Step 5: Cooking Been Sprouts, Adding Veggies, Adding Flavors
- After cooking the noodles, add the bean sprouts. Push the noodles to the side of the wok to make room for the bean sprouts. To make the bean sprouts evenly cooked, trap the heat by covering them with the noodles. Let them be boiled for 30-45 seconds.
- Next, add the green onions and onions. Cook them for 1-2 minutes.
- Pour the Chow Mein sauce and mix with all the ingredients for 1 minute. Wait until the sauce evaporates.
- Add 1 tsp of sesame oil, mix and separate the noodles for another 1-2 minutes. After this, you can start plating. You can also taste the noodles to see if the flavors and color satisfy you.
Step 6: Plating And Serving
- You can now start plating when you’re already satisfied with the taste and color. Of curse, if you’re eating alone, you don’t need much work for plating. But if you want to flex it on Instagram or invite other people to eat, it wouldn’t hurt to make an effort.

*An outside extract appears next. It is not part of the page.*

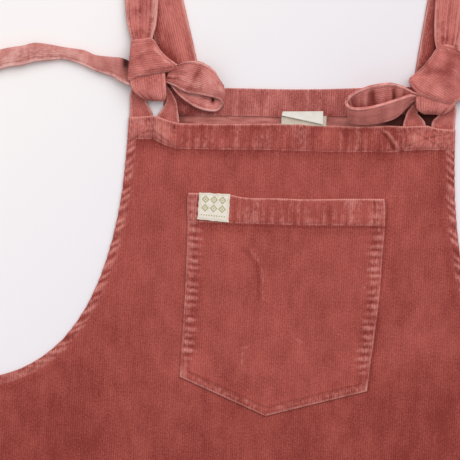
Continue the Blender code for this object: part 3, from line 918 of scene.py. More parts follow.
# ---- Pocket --------------------------------------------------------------------------------------
@dataclass
class Pocket:
    """The bib's pocket: a pointed foot, a doubled mouth and a woven patch at its left."""

    top: tuple[float, float, float] = (-83.5, 79.8, -59.6)        # left, right, height
    foot: tuple[float, float, float] = (-82.8, 72.1, -215.0)
    slant: float = 4.6
    point: tuple[float, float] = (-10.3, -241.7)
    hem: float = 21.5
    row_inside: float = 6.3               # from the edge to the inner row of stitches
    turned: float = 9.0
    # Height on the pattern, then how far the left and the right edge lie inside a straight one.
    bulges: Table = (
        (-60, 0.9, 0.9), (-63, 0, 0), (-72, 0.2, -1), (-84, 1, -1.6), (-105, 1.3, -2),
        (-125, 1.4, -2.4), (-145, 1.4, -2.6), (-175, 0.7, -1.6), (-200, 0.2, -0.5), (-216, 0, 0))
    # Across the pattern, then how far the mouth's top edge and its lower line sag.
    sags: Table = (
        (-84, 0, 3), (-50, 0, 2.8), (-42, 1.6, 2.6), (-34, 2.8, 2.4), (-7, 2.1, 2), (13, 2.3, 2),
        (49, 0.5, 0.7), (80, -0.4, -0.4))
    # Corners of the patch: left and right at its foot, left and right at its top.
    patch_corners: Path = ((-74.3, -81.7), (-48.5, -83.5), (-73.6, -59.2), (-48.3, -59.7))
    patch_cloth: float = 0.8
    pucker: Pucker = Pucker(6.2, 0.45, 5.8, slant=0.06, seed=1.9)
    foot_pucker: Pucker = Pucker(7.5, 0.20, 3.0, seed=3.0)
    mouth_pucker: Pucker = Pucker(7.2, 0.30, 12.0, seed=5.0)
    # Pale scuffs: where they start and end.
    scuffs: tuple[Path, ...] = (
        ((-38.2, -187.9), (-26, -185)), ((-31.2, -190), (-31.6, -200)), ((12, -177), (16, -179)),
        ((-60, -96.5), (-60.3, -99)), ((63, -131.5), (66, -132)))
    creases: tuple[Fold, ...] = (
        Fold(((-35.5, -105), (-28, -112), (-23, -120), (-21, -131), (-20.5, -146)), 1.7, -0.45),
        Fold(((-31.5, -103.5), (-24.5, -111), (-20, -119.5), (-18, -131), (-17.5, -146)), 1.9, 0.35))

    @property
    def point_share(self) -> float:
        """Where the foot's point is across the pocket."""
        return (self.point[0] - self.foot[0]) / (self.foot[1] - self.foot[0])

    def foot_y(self, u: Array) -> Array:
        """Height of the pocket's foot."""
        share = self.point_share
        left = mix(self.foot[2] + self.slant / 2, self.point[1], u / share)
        right = mix(self.point[1], self.foot[2] - self.slant / 2, (u - share) / (1 - share))
        return np.where(u <= share, left, right)

    def across(self, u: Array | float, y: Array) -> Array:
        """Place across the pattern of a share of the pocket's width."""
        down = (self.top[2] - y) / (self.top[2] - self.foot[2])
        height, left, right = np.array(self.bulges[::-1]).T
        left_x = mix(self.top[0], self.foot[0], down) + np.interp(y, height, left)
        return mix(left_x, mix(self.top[1], self.foot[1], down) - np.interp(y, height, right), u)

    def from_side(self, u: Array, y: Array) -> Array:
        """Distance from the nearer side edge."""
        return np.minimum(u, 1 - u) * (self.across(1.0, y) - self.across(0.0, y))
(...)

Equipment In Cooking Cantonese Chow Mein
Aside from the ingredients, kitchen utensils are also crucial in cooking stir-fry noodles. Here are the essential kitchen utensils you’ll need to cook Cantonese Chow Mein and other Chinese food.
In cooking Chinese food, the wok is the most commonly used cookware. Woks are one of the most versatile cooking pans in the world, and they originated in China. Although they exist in many different materials and shapes, these circular frying pans’ trademark appearance is utilitarian and identifiable.
Big Chopsticks Or Wok Ladle (Chinese Ladle)
Wok ladles, also called Chinese ladles, seem more like giant spoons than bowl-shaped ladles. Wok ladles are built for the wok’s particular curve.
If you like stir-fry, chop suey, or chow mein, you know how flexible a wok can be. Why not add a wok ladle to your kitchen?
Steam racks are also one of the staples for cooking Chinese food. It is used in cooking our favorite dim sum. It is also important cookware in cooking chow mein noodles, but a simple plate will do the trick if you don’t have a steamer rack.
The colander or strainer will be used to drain the noodles after dumping them in hot water.